# Pulling stock data and key milestones (earnings presentations)
# Yahoo Finance API (yahoo_fin) + Beautiful Soup

In [1]:
# Initial imports
import os
import requests # not in use for pulling stock price
import requests_html # not in use for pulling stock price
import pandas as pd
from pathlib import Path

from dotenv import load_dotenv
import alpaca_trade_api as tradeapi

# Yahoo_fin api to pull adjusted close price
import yahoo_fin.stock_info as si
from datetime import date, timedelta
import datetime
# from yahoo_earnings_calendar import YahooEarningsCalendar

# Alternative to pulling the data for earnings calls without yahoo earnings, which does not work
import json
from bs4 import BeautifulSoup

In [2]:
# We use yahoo_fin API to pull adjusted closing prices. We tried Alpaca API, but priecs are not adjusted for stock splits
# We define the tickers and other inputs for the API
ticker_list = ['TSLA', 'QQQ']
start_date='2010-06-29'
end_date=date.today()#'2021-01-30'
index_as_date=True
interval='1d'


# we create an empty data frame where we will store the final data
closing_prices_df = pd.DataFrame()

# Yahoo fin stores data in dictionary. We will create a for loop to pull data for all the tickers we need. We will use the same loop to create the data frame
# We create an empty dictionary where we will store data from the API
historical_data = {}

for ticker in ticker_list:
    historical_data[ticker] = si.get_data(ticker,start_date,end_date,index_as_date,interval)
    closing_prices_df[ticker]=historical_data[ticker]['adjclose']

# Add a title to index
closing_prices_df.index.name = 'date'


In [3]:
# date_from = datetime.datetime.strptime('Jun 29 2020  10:00AM', '%b %d %Y %I:%M%p')
# date_to = datetime.datetime.strptime('Jan 19 2021  10:00AM', '%b %d %Y %I:%M%p')
# type(date_from)
# date_to

In [4]:
# Funciton to pull earnings dates for any stock
# uses Beautiful Soup to scrape data from yahoo finance

def my_earnings_dates(symbol, start_date, end_date):

    #     Define the URL
    url = f"https://finance.yahoo.com/calendar/earnings?from={start_date}&to={end_date}&symbol={symbol}"

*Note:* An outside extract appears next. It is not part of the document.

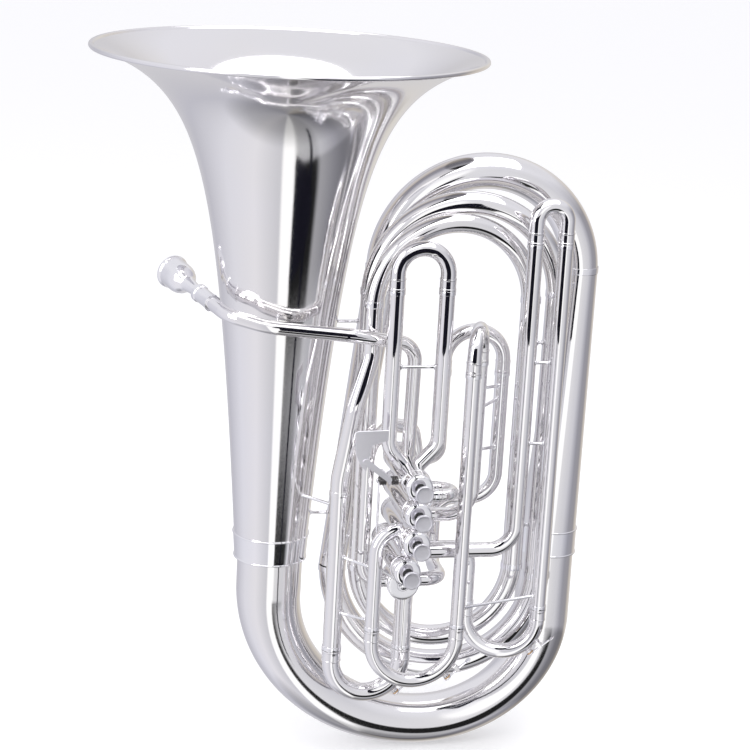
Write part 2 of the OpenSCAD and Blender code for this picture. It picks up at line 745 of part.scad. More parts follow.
// Nipple, two ears and the hinge pin, all soldered to the crook
module key_seat(a, b, r) {
  d = key_d(a, b);
  n = key_n(a, b);
  foot = key_foot(a, b, r);
  pivot = key_pivot(a, b, r);
  bright() {
    tube(foot - d * 0.6, foot + d * nipple_h, 4.2, 0);
    for (s = [-1, 1]) place(pivot + n * s * 5.2 - d * 7.6, n, key_t(a, b), -d)
      translate([-0.8, -2.5, -10]) cube([1.6, 5, 10]);
    tube(pivot - n * 6.6, pivot + n * 6.6, 1.3, 0);
  }
}
// Bored hub, bar, pad cup with a cork pad, and a round finger tail
module key_lever(a, b, r) {
  d = key_d(a, b);
  t = key_t(a, b);
  n = key_n(a, b);
  pivot = key_pivot(a, b, r);
  pad = key_foot(a, b, r) + d * (nipple_h + 0.3);
  bright() {
    difference() {
      union() {
        tube(pivot - n * 4, pivot + n * 4, 2.8, 0);
        place(pad + d * 3, t, n, d) translate([0, -1.8, -1]) cube([32, 3.6, 1.6]);
      }
      tube(pivot - n * 5, pivot + n * 5, 1.36, 0);
    }
    tube(pad + d * 1.4, pad + d * 3.6, 5.2, 0);
    tube(pad + d * 2 + t * 33, pad + d * 3.6 + t * 33, 4, 0);
  }
  cork() tube(pad, pad + d * 1.4, 4.2, 0);
}
module water_key_main() { key_lever(main_left, MAIN_B[0], main_r); }
module water_key_3() { key_lever(LEG_3A[0], LEG_3B[0], lower_r); }
module water_key_4() { key_lever(LEG_4C[0], LEG_4B[1], tube_r); }

// ---- rotary valve ----
rotor_front = -102;
rotor_back = -66;
module rotary_casing() {
  silver() difference() {
    union() {
      tube(at(rotor_at, rotor_front), at(rotor_at, rotor_back), rotor_casing_r, rotor_r + 0.05);
      tube(at(rotor_at, rotor_back - 3), at(rotor_at, rotor_back), rotor_casing_r, 0);
    }
    for (p = [[102, 262], [206, 262]]) tube(at(p, rotor_y), at(rotor_at, rotor_y), lower_r - wall, 0);
    tube([main_x[1], main_y, 200], [main_x[1], main_y, 262], 8, 0);
    knuckle_bores();
  }
}
module rotary_cap() {
  bright() difference() {
    along(at(rotor_at, rotor_front), at(rotor_at, rotor_front - 1)) cap_profile(rotor_casing_r, 3, 0);
    tube(at(rotor_at, rotor_front + 1), at(rotor_at, rotor_front - 9), 3.05, 0);
  }
}
// Stop arm on the front of the rotor; it turns by 90 degrees from this angle
arm_r = 10.3;
arm_angle = 135;
arm_t = 2;
arm_front = -108;
arm_tip = rotor_at + arm_r * [cos(arm_angle), sin(arm_angle)];
module rotor() {
  bright() {
    difference() {
      tube(at(rotor_at, rotor_front + 0.4), at(rotor_at, rotor_back - 3.4), rotor_r, 0);
      translate(at(rotor_at, rotor_y) + [24, 0, 24]) rotate([90, 0, 0])
        rotate_extrude($fn = 48) translate([24, 0]) circle(7.6, $fn = 32);
    }
    tube(at(rotor_at, rotor_front + 1), at(rotor_at, arm_front), 3, 0);
    tube(at(rotor_at, arm_front + arm_t), at(rotor_at, arm_front), 5, 0);
    tube(at(arm_tip, arm_front + arm_t), at(arm_tip, arm_front), 3.4, 0);
    place(at(rotor_at, arm_front + arm_t), [cos(arm_angle), 0, sin(arm_angle)],
      [-sin(arm_angle), 0, cos(arm_angle)], [0, -1, 0])
      translate([0, -2.4, 0]) cube([arm_r, 4.8, arm_t]);
  }
}

// ---- thumb lever ----
hinge_y = -146;
hinge_z = 414;
hinge_x = [103, 131];
rear_arm = 36;
rod_x = 113;
module lever_bracket() {
  bright() {
    tube([hinge_x[0], hinge_y, hinge_z], [133.4, hinge_y, hinge_z], 1.5, 0);
    tube([hinge_x[0] - 1.6, hinge_y, hinge_z], [hinge_x[0], hinge_y, hinge_z], 3, 0);
    difference() {
      translate([131, hinge_y - 5, hinge_z - 5]) cube([5, 10, 10]);
      casing_solid(valve_1);
    }
  }
}
coil_wire = 0.9;
module lever_springs() {
  dark() for (x = [104.5, 119.5])
    translate([x, hinge_y, hinge_z]) rotate([0, 90, 0]) coil(4.6, coil_wire, 2.1, 4, 12);
}
plate_t = 2;
module thumb_lever() {
  bright() {
    // Hub that turns on the axle, between the two springs
    tube([115.4, hinge_y, hinge_z], [117.9, hinge_y, hinge_z], 4.6, 1.56);
    // Flat touch plate, bent like a 7
    translate([0, hinge_y - 4, 0]) rotate([90, 0, 0]) linear_extrude(plate_t) difference() {
      polygon([[71, 478], [112, 479], [112, 466], [93, 460], [90, 445], [87, 428], [80, 434], [73, 450]]);
      translate([71, 478]) circle(3, $fn = 32);
    }
    // Arm from the plate down to the hub
    hull() {
      translate([86, hinge_y - 5.9, 440]) rotate([90, 0, 0]) cylinder(h = 1.8, r = 4, $fn = 24);
      translate([115.5, hinge_y - 5.9, hinge_z + 3]) rotate([90, 0, 0]) cylinder(h = 1.8, r = 3.4, $fn = 24);
    }
    translate([115.4, hinge_y - 7.7, hinge_z - 1.6]) cube([2.5, 3.2, 4.4]);
    // Rear arm that carries the rod's upper ball
    translate([115.4, hinge_y + 3.4, hinge_z - 1.6]) cube([2.5, rear_arm - 6, 3.2]);
    tube([rod_x + 3.9, hinge_y + rear_arm, hinge_z], [rod_x + 1.9, hinge_y + rear_arm, hinge_z], 3, 0);
  }
}
rod_y = hinge_y + rear_arm;
module link_rod() {
  points = [[rod_x, rod_y, hinge_z], [rod_x, rod_y, 336], [121, rod_y, 312], [121, rod_y, 286],
    at(arm_tip, rod_y)];
  bright() {
    swept_pipe(points, [20, 20, 8], 1.5, 0, 10);
    tube(at(arm_tip, rod_y - 1.8), at(arm_tip, arm_front - gap), 2.4, 0);
    tube([rod_x - 1.5, rod_y, hinge_z], [rod_x + 1.4, rod_y, hinge_z], 2.6, 0);
  }
}

// ---- braces ----
foot_r = 3.6;
foot_h = 1.8;
rod_r = 2;
// Thin rod with a flange at each end, from tube a of radius ra to tube b of radius rb
module brace(a, ra, b, rb) {
  d = unit(b - a);
  p = a + d * (ra - 0.1);
  q = b - d * (rb - 0.1);
  len = norm(q - p);
  along(p, q) rotate_extrude() polygon([[0, 0], [foot_r, 0], [foot_r, foot_h], [rod_r, foot_h],
    [rod_r, len - foot_h], [foot_r, len - foot_h], [foot_r, len], [0, len]]);
}
// Centre and radius of the inner branch at height z
function inner_t(z) = (z - inner_foot.z) / (inner_head.z - inner_foot.z);
function on_inner(z) = mix(inner_foot, inner_head, inner_t(z));
function inner_r(z) = mix(low_bow_r + 0.6, top_bow_r, inner_t(z));
module braces() {
  bright() {
    brace([first_x[0], y_first, 546], tube_r, [first_x[1], y_first, 546], tube_r);
    brace([fourth_x[0], y_mid, 546], tube_r, [fourth_x[1], y_mid, 546], tube_r);
    brace([fourth_x[0], y_mid, 442], tube_r, [fourth_x[1], y_mid, 442], tube_r);
    brace([main_x[0], main_y, 297], main_r, [third_x[0], y_front, 293], lower_r);
    brace([main_x[0], main_y, 222], main_r, [third_x[0], y_front, 224], lower_r);
    brace([third_x[1], y_front, 280], lower_r, [fourth_back.x, fourth_back.y, 280], tube_r);
    brace([third_x[1], y_front, 238], lower_r, [fourth_x[1], y_mid, 240], tube_r);
    brace([third_back.x, third_back.y, 505], lower_r, [fifth_x[1], y_loop, 497], lower_r);
    brace([third_back.x, third_back.y, 478], lower_r, [fifth_x[1], y_loop, 482], lower_r);
    brace([third_back.x, third_back.y, 425], lower_r, [fifth_x[1], y_loop, 416], lower_r);
    brace([fourth_x[1], y_mid, 500], tube_r, [second_end.x, second_end.y, 500], 15.2);
    brace([fourth_x[1], y_mid, 330], tube_r, [second_end.x, second_end.y, 330], 16.2);
    brace([middle_end.x, middle_end.y, 300], third_r, on_inner(300), inner_r(300));
    brace([middle_end.x, middle_end.y, 560], middle_r - 0.3, on_inner(560), inner_r(560));
    brace(on_inner(325), inner_r(325), [0, 0, 325], bell_r(325));
    brace(on_inner(575), inner_r(575), [0, 0, 575], bell_r(575));
    brace([right_leg.x, right_leg.y, 560], fourth_r, [second_end.x, second_end.y, 560], middle_r + 0.3);
    brace([right_leg.x, right_leg.y, 320], third_r, [second_end.x, second_end.y, 320], low_bow_r - 0.4);
    brace([second_end.x, second_end.y, 400], 15.9, [371, 0, 400], 32.4);
    brace([-20, -98, 590], 8.6, [0, 0, 590], bell_r(590));
    brace([main_x[0], main_y, 360], main_r, [0, 0, 360], bell_r(360));
  }
}

// Moves the origin from the bell axis to the lowest point of the bottom bow
module set_down() { translate([-low_x, 0, 0]) children(); }

set_down() bell();
set_down() bottom_bow();
set_down() bow_joint_ferrules();
set_down() outer_branch();
set_down() top_bow();
set_down() inner_branch();
set_down() second_bow();
set_down() straight_branches();
set_down() middle_top_bow();
set_down() inner_bottom_bow();
set_down() inner_top_bow();
set_down() bow_ferrules();
set_down() tuning_branch();
set_down() leadpipe();
set_down() mouthpiece_receiver();
set_down() mouthpiece();
set_down() valve_casing_1();
set_down() valve_casing_2();
set_down() valve_casing_3();
set_down() valve_casing_4();
set_down() valve_knuckles();
set_down() top_caps();
set_down() bottom_caps();
set_down() piston_1();
set_down() piston_2();
set_down() piston_3();
set_down() piston_4();
set_down() button_1();
set_down() button_2();
set_down() button_3();
set_down() button_4();
set_down() piston_spring_1();
set_down() piston_spring_2();
set_down() piston_spring_3();
set_down() piston_spring_4();
set_down() valve_1_legs();
set_down() valve_2_legs();
set_down() valve_3_legs();
set_down() valve_4_legs();
set_down() valve_5_loop();
set_down() leg_ferrules();
set_down() slide_1();
set_down() slide_2();
set_down() slide_3_upper();
set_down() slide_3_lower();
set_down() slide_4_upper();
set_down() slide_4_lower();
set_down() slide_5();
set_down() main_slide();
set_down() rotary_casing();
set_down() rotary_cap();
set_down() rotor();
set_down() lever_bracket();
set_down() lever_springs();
set_down() thumb_lever();
set_down() link_rod();
set_down() braces();
set_down() water_key_main();
set_down() water_key_3();
set_down() water_key_4();
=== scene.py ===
# Silver front-action tuba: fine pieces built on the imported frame, their finishes, light and camera.
# Shapes are worked out in millimetres, with X measured from the bell axis and Z from the floor.
import json
import math

import bmesh
import bpy
from mathutils import Matrix, Vector

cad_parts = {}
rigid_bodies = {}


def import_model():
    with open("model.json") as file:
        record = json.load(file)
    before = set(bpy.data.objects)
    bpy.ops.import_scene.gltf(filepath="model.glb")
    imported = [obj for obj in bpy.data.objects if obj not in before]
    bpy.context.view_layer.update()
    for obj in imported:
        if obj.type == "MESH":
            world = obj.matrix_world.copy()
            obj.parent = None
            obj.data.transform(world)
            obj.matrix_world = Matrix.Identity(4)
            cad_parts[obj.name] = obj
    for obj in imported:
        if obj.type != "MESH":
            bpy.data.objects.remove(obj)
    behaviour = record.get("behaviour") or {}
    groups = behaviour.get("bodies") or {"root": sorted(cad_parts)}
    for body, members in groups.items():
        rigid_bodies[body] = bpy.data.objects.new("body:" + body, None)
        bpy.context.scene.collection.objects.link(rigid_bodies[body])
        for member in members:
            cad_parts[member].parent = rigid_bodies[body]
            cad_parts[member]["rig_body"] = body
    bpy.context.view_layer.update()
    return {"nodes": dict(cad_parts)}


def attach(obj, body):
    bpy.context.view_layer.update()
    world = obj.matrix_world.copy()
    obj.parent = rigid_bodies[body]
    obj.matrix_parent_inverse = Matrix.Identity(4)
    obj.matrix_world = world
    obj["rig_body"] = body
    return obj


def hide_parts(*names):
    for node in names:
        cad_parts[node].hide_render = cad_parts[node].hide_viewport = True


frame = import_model()

MM = 0.001
BELL_AXIS_X = -208.0
X, Y, Z = Vector((1, 0, 0)), Vector((0, 1, 0)), Vector((0, 0, 1))
SMOOTH_ANGLE = math.radians(32)
TUBE_SIDES = 48
BEND_STEP = 4.0


# ---- shapes ----
def vec(p):
    return Vector(p)


def mix(a, b, t):
    return a + (b - a) * t


def cross_axis(axis):
    """A unit direction square to axis."""
    other = Z if abs(axis.z) < 0.9 else X
    return other.cross(axis).normalized()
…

    #     prepare start and end date to pass if conditions inside funciton only
    start_date=datetime.datetime.strptime(str(start_date), '%Y-%m-%d')
    end_date=datetime.datetime.strptime(str(end_date), '%Y-%m-%d')
    
    #     Get the data from the URL and use beautiful soup to parse it 
    response_data = requests.get(url)
    soup = BeautifulSoup(response_data.text)
    
    #     Find all the earnings dates associated to the symbol and date
    date_zone=soup.find_all('td',attrs={'aria-label':'Earnings Date'})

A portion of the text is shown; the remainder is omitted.